Chester Spatt is the Kenneth B. and Pamela R. Dunn Professor of Finance and the director of the Center for Financial Markets at the Tepper School of Business at Carnegie Mellon University. He has been at Carnegie Mellon since 1979. From 2004 to 2007, Spatt served as the chief economist and the director of the Office of Economic Analysis for the U.S. Securities and Exchange Commission. He has researched and written extensively on market structure, taxation and asset allocations, pricing and valuation and the impact of information in the marketplace. Additionally, he is a member of the Financial Economists Roundtable and a fellow at the Teachers Insurance and Annuity Association - College Retirement Equities Fund. Spatt has been on the editorial board of numerous academic journals, including the Journal of Financial Markets, Real Estate Economics and the Journal of Financial and Quantitative Analysis. He was a founder and the second executive editor of the Review of Financial Studies, and he served as a member of the economic advisory board for NASDAQ from 2000 to 2002.

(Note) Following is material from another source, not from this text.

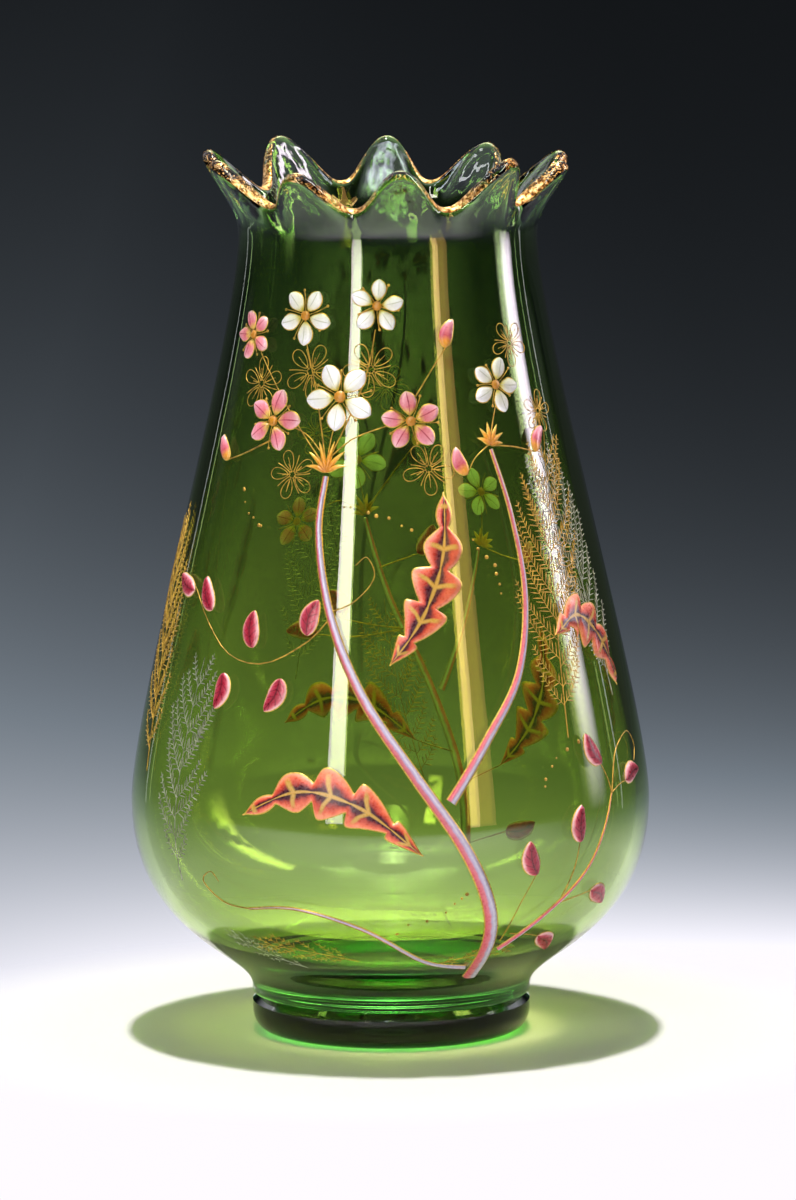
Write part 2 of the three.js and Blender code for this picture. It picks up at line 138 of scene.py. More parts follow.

Peter J. Wallison holds the Arthur F. Burns Chair in Financial Policy Studies at AEI, where he co-directs the institute's program on financial market studies. He is also a co-chair of the Pew Financial Reform Task Force and a member of the congressionally authorized Financial Crisis Inquiry Commission. Wallison previously practiced banking, corporate and financial law at Gibson, Dunn & Crutcher LLP in New York and Washington, D.C. In 1986 and 1987, Wallison was White House counsel to President Ronald Reagan. From 1981 to 1985, he was general counsel of the U.S. Treasury Department, where he played a significant role in the development of the Reagan administration's proposals for deregulation in the financial services industry. He also served as general counsel to the Depository Institutions Deregulation Committee and participated in the Treasury Department's efforts to deal with the debt held by less-developed countries. Between 1972 and 1976, Wallison was special assistant to New York governor Nelson A. Rockefeller and, subsequently, counsel to Rockefeller when he was vice president of the United States.